Today is the last day of Culture Shock. I popped by last night to do some last minute shopping and there were only about 6 to 10 other people, making it a delightfully lag-free shopping experience. If you have been deterred by lagophobia lo these many days, now is your chance to find delightful dresses like this one from Spright and fun fashions and shop until you drop knowing that your lindens are saving lives for people whose time literally is running out without the fabulous work of Médecins Sans Frontières MSF (Doctors Without Borders).
I love this dress from Spright. It’s called Inspire and has so many lovely details such as the gathering of the skirt, the well-made waistband and the modern femininity of the ruffle on the top. Sure, if I had my druthers it would be sold as separates to let me mix and match, but complete outfits is one of the ways designers are choosing to adapt their work to the limitations of mesh. Knowing that rigged clothing cannot be modified by us inworld to make little adjustments to the waistband, it’s just easier to make it all of a piece so the pieces won’t intersect if we move a mm off dead square. When you consider how much richer and more natural the textures look and how well the clothing moves with you, it’s an acceptable compromise.
On the other hand, most – but not all – mesh creators leave the inside of the clothing as an alpha. I have been told this has something to do with reducing the number of polygons which will reduce the upload cost and the server cost to render.

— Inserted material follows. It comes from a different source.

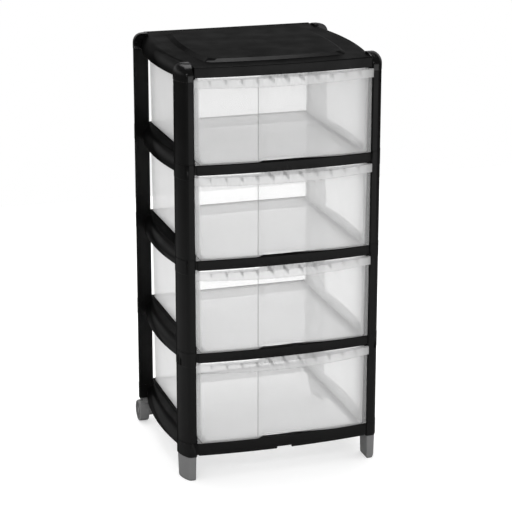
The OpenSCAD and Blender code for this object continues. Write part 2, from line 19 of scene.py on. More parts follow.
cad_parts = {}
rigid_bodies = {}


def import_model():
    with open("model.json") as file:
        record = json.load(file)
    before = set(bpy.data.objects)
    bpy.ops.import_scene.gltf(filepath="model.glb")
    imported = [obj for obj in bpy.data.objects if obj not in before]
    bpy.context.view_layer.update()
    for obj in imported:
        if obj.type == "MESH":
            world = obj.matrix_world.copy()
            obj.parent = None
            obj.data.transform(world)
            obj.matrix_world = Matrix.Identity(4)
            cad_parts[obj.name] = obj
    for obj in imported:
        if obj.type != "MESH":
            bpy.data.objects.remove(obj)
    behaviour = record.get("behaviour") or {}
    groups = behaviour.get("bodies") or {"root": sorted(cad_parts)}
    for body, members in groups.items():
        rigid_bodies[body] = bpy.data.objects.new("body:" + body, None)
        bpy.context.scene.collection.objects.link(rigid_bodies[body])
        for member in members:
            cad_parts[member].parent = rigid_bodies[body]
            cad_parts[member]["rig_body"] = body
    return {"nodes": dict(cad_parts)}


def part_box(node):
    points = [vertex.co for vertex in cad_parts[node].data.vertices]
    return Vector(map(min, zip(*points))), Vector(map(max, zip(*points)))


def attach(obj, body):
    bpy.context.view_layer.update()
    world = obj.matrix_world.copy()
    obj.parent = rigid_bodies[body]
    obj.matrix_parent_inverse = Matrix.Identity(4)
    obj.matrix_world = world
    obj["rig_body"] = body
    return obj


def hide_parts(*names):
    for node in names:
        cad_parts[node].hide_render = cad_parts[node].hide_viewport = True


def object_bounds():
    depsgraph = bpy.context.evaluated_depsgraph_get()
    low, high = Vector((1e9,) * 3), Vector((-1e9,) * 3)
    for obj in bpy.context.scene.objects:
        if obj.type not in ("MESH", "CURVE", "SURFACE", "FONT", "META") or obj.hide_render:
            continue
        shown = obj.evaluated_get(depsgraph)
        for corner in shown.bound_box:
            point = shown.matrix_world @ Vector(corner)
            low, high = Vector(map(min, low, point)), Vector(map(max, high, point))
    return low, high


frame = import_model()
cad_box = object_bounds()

log = logging.getLogger("storage_tower")

MM = 0.001
# Index of refraction of polypropylene
PLASTIC_IOR = 1.49
# Noise keeps near its middle, so the part of it between these ends is used as its whole range
NOISE_ENDS = (0.3, 0.7)
Point = tuple[float, float]
Place = tuple[float, float, float]
DRAWERS = 4


class Side(Enum):
    """Left or right half of the tower, as a sign along X."""

    LEFT = -1
    RIGHT = 1


# ---------------------------------------------------------------- materials


def linear(hex_code: str) -> tuple[float, float, float, float]:
    """Turns an sRGB hex colour into linear red, green, blue and alpha.

    Args:
        hex_code: six hex digits, such as "7f8081".

    Returns:
        The linear colour, with alpha 1.
    """
    parts = [int(hex_code[i : i + 2], 16) / 255 for i in (0, 2, 4)]
    red, green, blue = (p / 12.92 if p <= 0.04045 else ((p + 0.055) / 1.055) ** 2.4 for p in parts)
    return red, green, blue, 1.0


def put(
    tree: bpy.types.NodeTree,
    kind: str,
    inputs: dict[Any, Any] | None = None,
    **settings: Any,
) -> bpy.types.Node:
    """Adds a node with its settings, values and links.

    Args:
        tree: the node tree that gets the node.
        kind: the node's type, such as "ShaderNodeBump".
        inputs: socket name or number to a value, or to the socket that feeds it.
        **settings: attributes of the node itself.

    Returns:
        The new node.
    """
    node = tree.nodes.new(kind)
    for key, value in settings.items():
        setattr(node, key, value)
    for key, value in (inputs or {}).items():
        if isinstance(value, bpy.types.NodeSocket):
            tree.links.new(value, node.inputs[key])
        else:
            node.inputs[key].default_value = value
    return node


def new_material(name: str) -> tuple[bpy.types.Material, bpy.types.NodeTree]:
    """Starts a material with an empty node tree.

    Args:
        name: the material's name.

    Returns:
        The material and its tree.
    """
    material = bpy.data.materials.new(name)
    material.use_nodes = True
    material.node_tree.nodes.clear()
    return material, material.node_tree


def cloud(
    tree: bpy.types.NodeTree,
    place: bpy.types.NodeSocket,
    width_mm: float,
    middle: float,
    swing: float,
) -> bpy.types.NodeSocket:
    """Adds a value that wanders softly about its middle.

    Args:
        tree: the node tree to build in.
        place: the object coordinates.
        width_mm: how far one cloud reaches.
        middle: the value's middle.
        swing: how far it goes up and down from there.

    Returns:
        The socket that gives the value.
    """
    noise = put(
        tree, "ShaderNodeTexNoise",
        {"Vector": place, "Scale": 1 / (width_mm * MM), "Detail": 2.0},
    )
    low, high = NOISE_ENDS
    return put(
        tree, "ShaderNodeMapRange",
        {"Value": noise.outputs["Fac"], "From Min": low, "From Max": high,
         "To Min": middle - swing, "To Max": middle + swing},
    ).outputs["Result"]


@dataclass(frozen=True)
class MouldedPlastic:
    """Opaque injection-moulded polypropylene.

    Its mould is spark-eroded to a fine grain, which breaks the gloss up into a soft sheen.
    The specular level falls to `glance` between the two tilts of `fading`, the roughness goes
    up and down by `uneven` over `uneven_mm`, and sharp edges look rounded to `edge_mm`.
    """

    name: str
    colour: str
    roughness: float
    specular: float
    grain_mm: float
    grain_depth_mm: float
    glance: float
    fading: Point = (0.15, 0.7)
    uneven_mm: float = 45.0
    uneven: float = 0.05
    edge_mm: float = 1.0
    edge_samples: int = 6

    def build(self) -> bpy.types.Material:
        """Builds the material.

        Returns:
            The finished material.
        """
        material, tree = new_material(self.name)
        place = put(tree, "ShaderNodeTexCoord").outputs["Object"]
        # The plastic sinks a little behind thick spots, so its sheen wanders over centimetres
        sheen = cloud(tree, place, self.uneven_mm, self.roughness, self.uneven)
        grain = put(
            tree, "ShaderNodeTexNoise",
            {"Vector": place, "Scale": 1 / (self.grain_mm * MM), "Detail": 3.0, "Roughness": 0.6},
        )
        soft_edge = put(
            tree, "ShaderNodeBevel", {"Radius": self.edge_mm * MM}, samples=self.edge_samples)
        bump = put(
            tree, "ShaderNodeBump",
            {"Height": grain.outputs["Fac"], "Strength": 1.0,
             "Distance": self.grain_depth_mm * MM, "Normal": soft_edge.outputs["Normal"]},
        )
        # The grain shades itself at a glancing look, so the sheen fades there
        tilt = put(tree, "ShaderNodeLayerWeight", {"Blend": 0.5})
        gloss = put(
            tree, "ShaderNodeMapRange",
            {"Value": tilt.outputs["Facing"],
             "From Min": self.fading[0], "From Max": self.fading[1],
             "To Min": self.specular, "To Max": self.glance},
        )
        shader = put(
            tree, "ShaderNodeBsdfPrincipled",
            {"Base Color": linear(self.colour), "Roughness": sheen, "IOR": PLASTIC_IOR,
             "Specular IOR Level": gloss.outputs["Result"], "Normal": bump.outputs["Normal"]},
        )
        put(tree, "ShaderNodeOutputMaterial", {"Surface": shader.outputs["BSDF"]})
        return material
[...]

I do not know enough about creating to know if that is the right explanation or not. What I know is that some designers do texture the inside, or at the very least, the visible inside, and it makes a difference when shooting pictures at different angles such as in this photo where the back of the skirt behind the legs is gone or in the photo lazing on Gidge’s couch in her blog post. This is not a specific criticism of this dress or this designer. The majority of mesh clothing and mesh designers do the same thing. I just wish they would not.

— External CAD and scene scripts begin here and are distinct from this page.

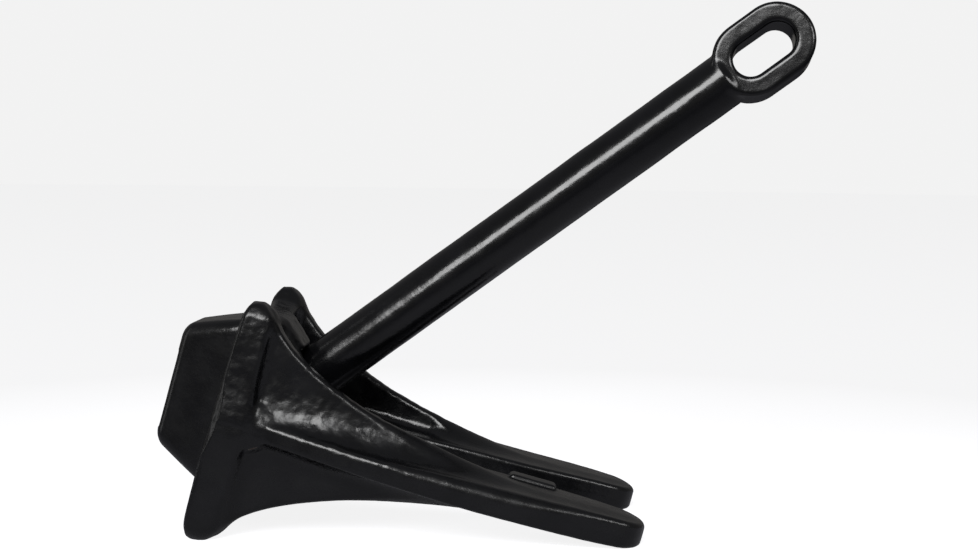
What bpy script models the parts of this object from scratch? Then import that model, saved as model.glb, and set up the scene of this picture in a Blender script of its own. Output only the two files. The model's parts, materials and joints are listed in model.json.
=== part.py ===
"""Navy anchor: an iron head with two flukes, a swinging shank with a slotted eye, both vinyl coated.

Head frame: origin at the middle of the palm plate, +X along the flukes, +Y across, +Z towards the
upper horns.  The head leans forward so that it stands on its lower horns and its fluke tips.
All lengths are metres, and every outline is given for the coated surface.
"""
import math

import bpy
import bmesh
from mathutils import Matrix, Vector

# ---------------------------------------------------------------- driving dimensions
COAT = 0.0020            # vinyl, from bare iron to its outside
GAP = 0.0003             # between touching pieces

SHANK_DIAMETER = 0.0288
PIVOT_X = 0.0090         # crown pin, ahead of the middle of the palm plate
SWING = math.radians(51.4)        # shank to either side of the flukes
HEAD_LEAN = math.radians(14.98)   # flukes below level when the head stands on the floor
EYE_REACH = 0.3537       # crown pin to the far end of the eye

BAR_CENTRE_Y = 0.0460    # side bars of the palm, which carry the four horns
HORN_HEIGHT = 0.0624
HORN_SET_BACK = 0.0009   # how far a horn's end sits behind the middle of its bar
PLATE_HALF_THICKNESS = 0.0072
NOTCH_HEIGHT = 0.0524    # middle of the palm plate, between two horns

BOX_BACK_X = -0.0417     # block behind the palm that houses the foot of the shank
MOUTH_X = 0.0240         # front of the cheeks on both sides of the shank
SLOT_HALF_WIDTH = SHANK_DIAMETER / 2 + 0.0009
FOOT_RADIUS = 0.0143
BOX_DOOR_HALF_HEIGHT = 0.0215     # open back, through which the shank was passed

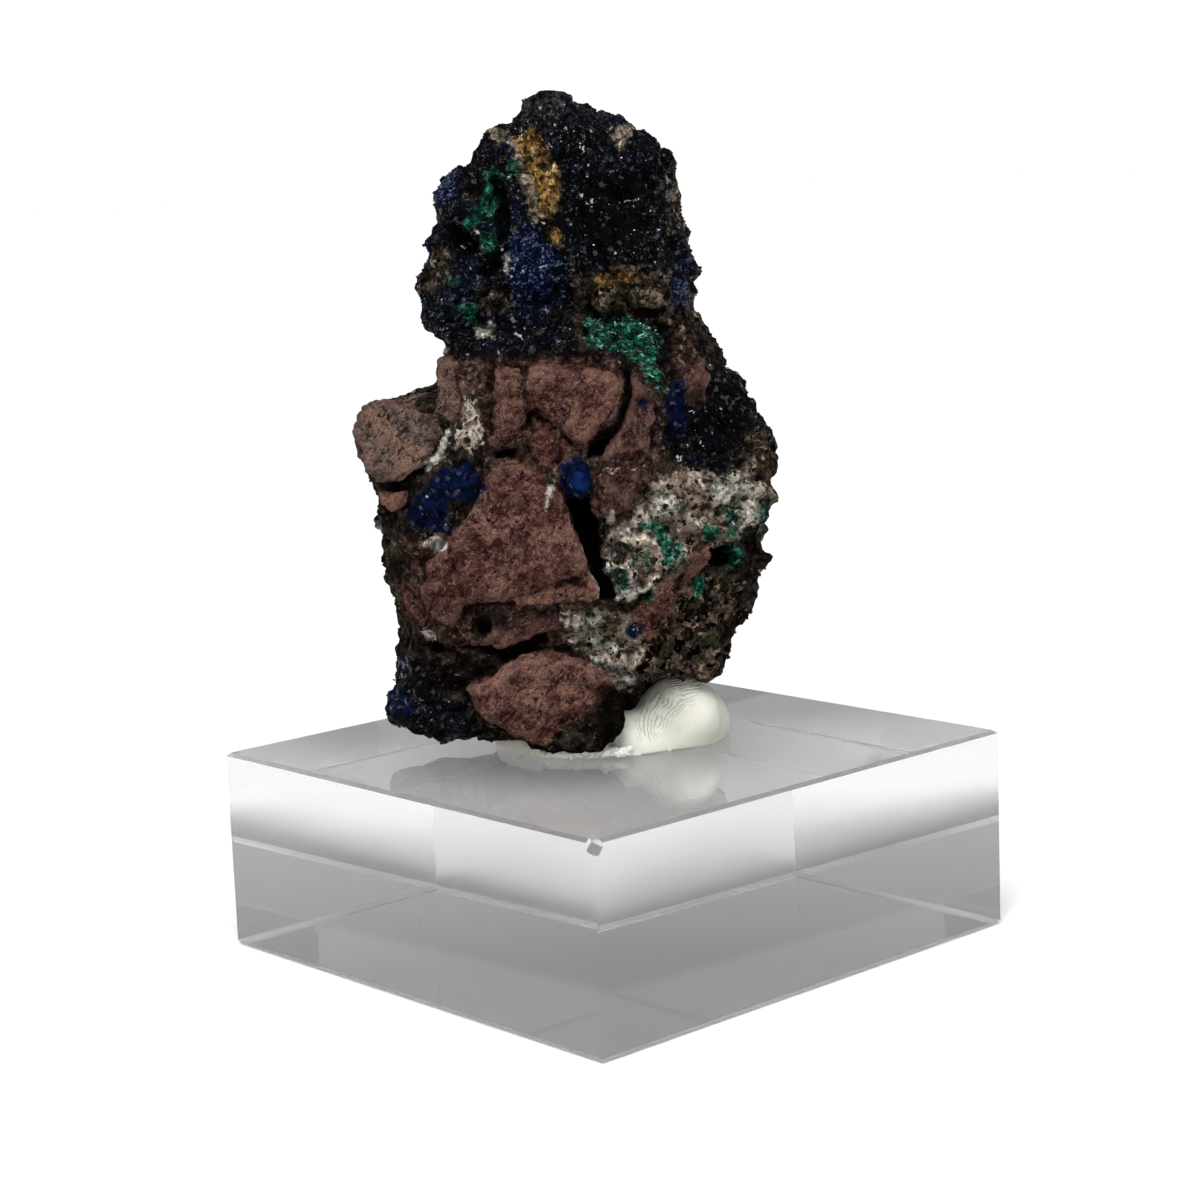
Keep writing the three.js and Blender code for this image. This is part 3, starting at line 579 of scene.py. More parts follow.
def masks_at(points):
    """How deep inside each kind of stone every point of the rock lies, in millimetres."""
    past = points[:, 1] - FACE_DEPTH + FACE_DEPTH_CHANGE * soft_noise(points, 4.5, 41.0)
    behind = ease(past, -1.0, 1.0)
    warp = np.stack([soft_noise(points, 3.8, 43.0), soft_noise(points, 3.8, 47.0)], axis=1)
    seen = points[:, [0, 2]] + SIDE_WARP * warp * ease(points[:, 1], -4.0, 2.0)[:, None]
    slow = soft_noise(points, 11.0, 3.0)
    slower = soft_noise(points, 14.0, 19.0)
    near, second, number = cell_noise(points, BACK_CLAST_SIZE).T
    back_clast = np.where(number > 0.4, (second - near) * BACK_CLAST_SIZE / 2 - 0.7, -2.0)
    back_height = points[:, 2] + 5.0 * slow
    back = {
        "clast": np.minimum(back_clast, BACK_CLASTS_TOP - back_height),
        "druse": back_height - BACK_CRUST_FOOT,
        "azurite": 9.0 * (slower + 0.5 * soft_noise(points, 4.0, 29.0) - 0.34),
        "malachite": 9.0 * (0.34 - np.abs(slower + 0.1)) - 2.6,
        "quartz": 8.0 * (-slow - 0.24),
        "ochre": 8.0 * (slow - 0.42),
        "earth": 8.0 * (slower + 0.05),
        "rust": 8.0 * (-slower - 0.05),
        "pale": 6.0 * (-slow - 0.42),
    }
    clast_depths = np.array([depth_inside(seen, outline) for outline in clasts.values()])
    front = {"clast": clast_depths.max(axis=0)}
    front |= {name: deepest(seen, outlines) for name, outlines in growths.items()}
    masks = {}
    for name, depth in front.items():
        depth = depth * (1 - behind) + back.get(name, NOT_BEHIND) * behind
        masks[name] = np.clip(depth, -MASK_REACH, MASK_REACH)
    tones = np.array([tone for tone, _ in CLASTS.values()])[clast_depths.argmax(axis=0)]
    masks["tone"] = tones * (1 - behind) + (0.2 + 0.6 * number) * behind
    return masks


skin = to_face(places(rock.data))
masks = masks_at(skin)
print("masks", {name: round(float((values > 0).mean()), 3) for name, values in masks.items()})

# %% [markdown]
# First the solid is tuned: the crust is softened, the great clast's face is levelled, the top follows the
# peak's line, and a few parts swell or shrink by a millimetre or two. Each kind of stone then breaks in its
# own way. A clast breaks nearly flat, with low steps. The matrix crumbles. Azurite and quartz stand in
# knots of crystals. Between a clast and its matrix runs a narrow open seam. The finish paints shade into
# hollows, so the distance from each vertex to a smoothed copy of the rock is kept as a mask of its own.

# %% Break the surface
HOLLOW_ROUNDS = 14
SEAM_DEPTH = 0.45
SEAM_WIDTH = 0.20
FILL_HEIGHT = 0.65
LOBE_ROOM = 0.9
DRUSE_ROUNDS = 5
PEAK_LINE = [
    (-15.6, 75.6), (-14.4, 77.1), (-11.2, 77.4), (-10.2, 80.4), (-6.2, 82.3), (-3.3, 85.4), (-1.4, 83.5),
    (1.4, 82.2), (5.2, 81.2), (7.2, 79.9), (9.0, 75.8), (10.4, 70.0),
]
PEAK_FOOT = 72.0
PEAK_GIVE = 0.2
PEAK_DEPTH = 1.6
PEAK_FALL = 0.05
ROOM_AT_TOP = 0.12
SOFT_TOP = 1.2
CLAST_GIVE = 0.35
CLAST_EDGE = 0.3
CLAST_REACH = 1.5
SWELLS = [  # each: its middle and half size in (u, w), the v it fades over, and its move in (u, w)
    ((9.8, 28.0), (2.0, 2.5), (-2.0, 1.0), (0.3, -1.4)),
    ((0.4, 23.8), (2.8, 2.2), (2.0, -1.0), (0.9, -2.8)),
    ((-2.6, 22.4), (2.4, 1.6), (2.0, -1.0), (0.0, -1.4)),
    ((-5.2, 21.4), (2.0, 1.6), (2.0, -1.0), (0.6, -0.6)),
    ((-21.4, 24.6), (1.8, 2.4), (9.0, 6.0), (-1.6, 0.0)),
    ((-3.4, 84.4), (1.5, 1.6), (6.0, 4.0), (0.0, 0.9)),
]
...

The shoes are from Lelutka and they’re vintage – pre-2.0 shoes with invisi-prims. I know that I should toss them out, these remnants of the old days when we had little Boxes of Weird around our feet anytime we went Where the Alpha Things Are. I love them, though. I even ♥ them and I ♥ very few things. If I were queen of Sl for a day, I would encourage shoe designers to release an update of some of their golden oldies. They would not have to upload new pairs, just remove the invisi-prims and add an alpha. With shoes this cool, there’s people who would love to buy them and for people who have the old set, perhaps offer a generous discount as an incentive to upgrade.
Back to what is gorgeous! The ruffles on the top are romantic and feminine, but so modern as well with restrained simplicity. The hair from Exile is gorgeous as hair from Exile always is. The jewelry is from Dark Mouse and a new release. This is an example of the wonderful serendipity of Second Life. The dress and the jewelry were released very close to each other and seem made for each other as though the creators shared their creations in their dreams.
Second Life fashion events are kind of like the ocean, as one wanes and another waxes. Yesterday, the Skin Showcase opened with all sorts of skin designers showcasing just a few of their newest and best. This is from IrEn. It’s called Molly. I love the eyebrows that are a bit more natural than the usual manicured brows you see. It’s a clean, fresh and youthful skin that I like quite a lot.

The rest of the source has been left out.